At the end of the second world war, the Squadron was in Germany as part of the 2nd Tactical Air Force and remained stationed there in the post war period.

In August 1947, the Squadron was re-numbered as No. 3 (Armoured Car) Squadron and continued to serve in Germany at RAF Fassberg and RAF Gütersloh until its disbandment on 1 November 1955. The Squadron was briefly resurrected on 1 January 1956 as No. 3 (Light Anti Aircraft) Squadron Royal Air Force Regiment, before being disbanded again on 30 September 1957. The present Squadron was re-formed on 27 July 1987 at RAF Hullavington on and on 1 February 1988 it moved to RAF Aldergrove, where it served as a Field Squadron.
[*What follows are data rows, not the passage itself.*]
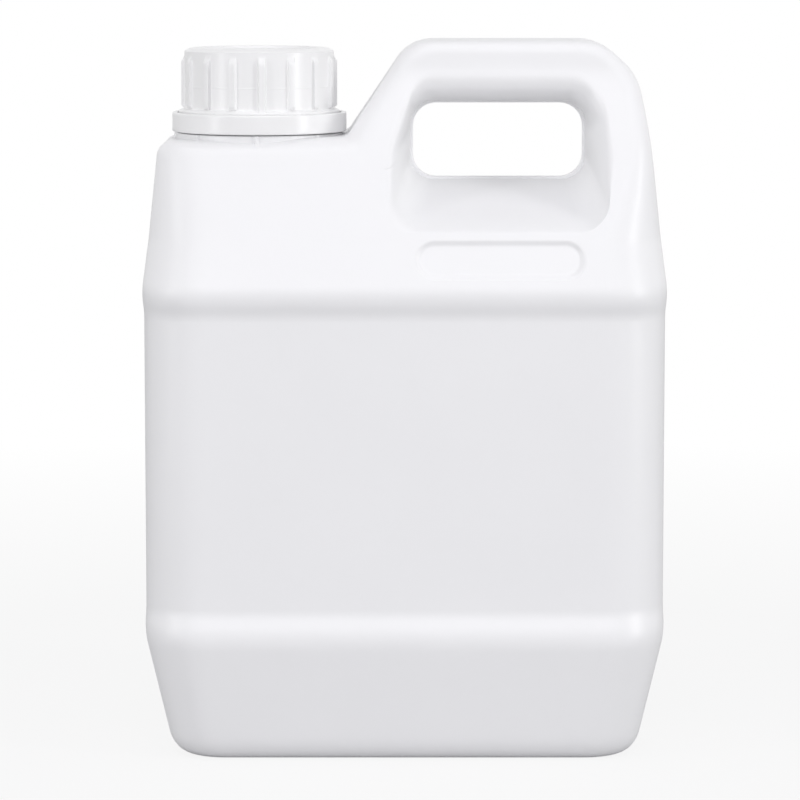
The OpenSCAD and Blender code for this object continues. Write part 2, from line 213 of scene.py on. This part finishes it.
def scoop_corners(g):
    """Corners of the finger recess grown by g, as ((x, z, exponent of its curve), reach)."""
    l, r = HOLE_X - HOLE_W / 2 - SCOOP_SIDE - g, HOLE_X + HOLE_W / 2 + SCOOP_SIDE + g
    lo, hi = HOLE_Z - HOLE_H / 2 - SCOOP_DOWN - g, HOLE_Z + HOLE_H / 2 + SCOOP_UP + g
    return [((l, lo, 1.15), 9), ((r, lo, 1.15), 9), ((r, DECK_H - 4, 1.5), 3), ((r - 1, hi - 9, 1.7), 3),
            ((r - 7, hi, 2), 5), ((l + 8, hi, 2), 5), ((l, DECK_H - 4.5, 1.5), 3), ((l, DECK_H - 10, 1.4), 2)]


def hole_corners(g):
    """Corners of the hand hole grown by g, with two more points on each upright side."""
    l, r = HOLE_X - HOLE_W / 2 - g, HOLE_X + HOLE_W / 2 + g
    lo, hi = HOLE_Z - HOLE_H / 2 - g, HOLE_Z + HOLE_H / 2 + g
    up, down = HOLE_Z + 2.5, HOLE_Z - 2
    return [((l, lo), 7), ((r, lo), 7), ((r, down), 1), ((r, up), 1),
            ((r, hi), 7), ((l, hi), 7), ((l, up), 1), ((l, down), 1)]


def level_corners(g):
    """Level sections moved in by g, as ((half width, half depth, height, corner radius), reach)."""
    a, b, c, inset = BULGE_A - g, BULGE_B - g, CORNER_R - g, FOOT_TAPER + BASE_R + BAND
    return [
        ((a - inset - BAND, b - inset - BAND, PUSH_UP + g, BASE_R - 2), 0),
        ((a - inset, b - inset, g, BASE_R), 2.5),
        ((a - FOOT_TAPER, b - FOOT_TAPER, g, c - FOOT_TAPER / 2), BASE_R - g),
        ((a, b, RIDGE_H, c), 4),
        ((a - SIDE_RECESS, b - PANEL_RECESS, PANEL_BOTTOM, c), 1.6),
        ((a - SIDE_RECESS, b - PANEL_RECESS, PANEL_TOP, c), 1.6),
        ((a + BULGE_OUT, b + BULGE_OUT, BULGE_H, c), 3.8),
        ((SIDE_X - g, slope_depth(CUT_H) - g, CUT_H, c), 0)]


def lift(xz, y):
    """Points (x, z) of the front view set y in front of the middle plane."""
    return np.stack([xz[..., 0], -y + 0 * xz[..., 0], xz[..., 1]], axis=-1)


def side_rows(flat, proud):
    """Rows from the end of a rounded edge to the middle plane: their distance from that plane, where flat is
    the half width of the flat side, and how far each stands out. All but the last two sink a little, which
    leaves the seam standing along the outline."""
    y = flat[:, None] * np.array([2 / 3, 1 / 3, 0, 0, 0, 0]) + SEAM_HALF * np.array([0, 0, 1.7, 1, 0.5, 0])
    return y, proud * np.array([-0.6, -1, -1, -1, 0, 0])


def soften(rays, at, reach, passes):
    """Rounds the ridge in row at of each ray: rows within reach of it move halfway to the middle of their
    neighbours, pass after pass, less and less towards the ends of the stretch."""
    rows = np.arange(rays.shape[1])
    weight = 0.5 * ease((reach - np.abs(rows - at)) / (0.4 * reach))[None, :, None]
    for _ in range(passes):
        middle = (np.roll(rays, 1, axis=1) + np.roll(rays, -1, axis=1)) / 2
        rays = mix(rays, middle, weight)
    return rays


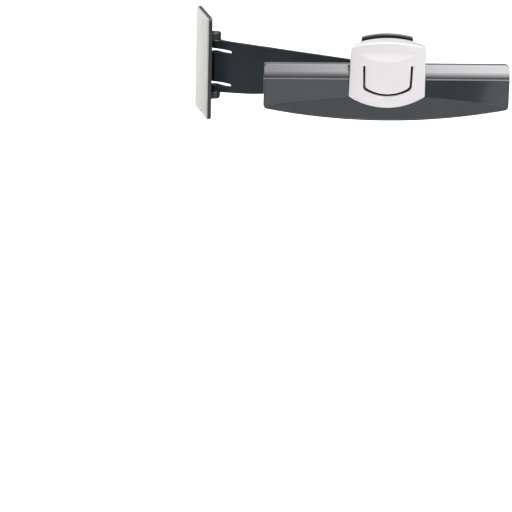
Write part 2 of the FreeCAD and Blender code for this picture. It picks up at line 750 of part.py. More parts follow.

While in Northern Ireland it was tasked primarily with the protection of the military airhead at RAF Aldergrove, the home of the Joint Helicopter Force (Northern Ireland). Additionally, the Squadron regularly provided support to the Police Service of Northern Ireland and routinely deployed personnel to other parts of the Province.

It has since relocated at RAF Wittering. The squadron was disbanded on 14 April 2015. Although disbanded in 2015, on 24 March 2020 the squadron was honoured with the right to emblazon ‘AFGHANISTAN 2001-2014’ on their Squadron Standard.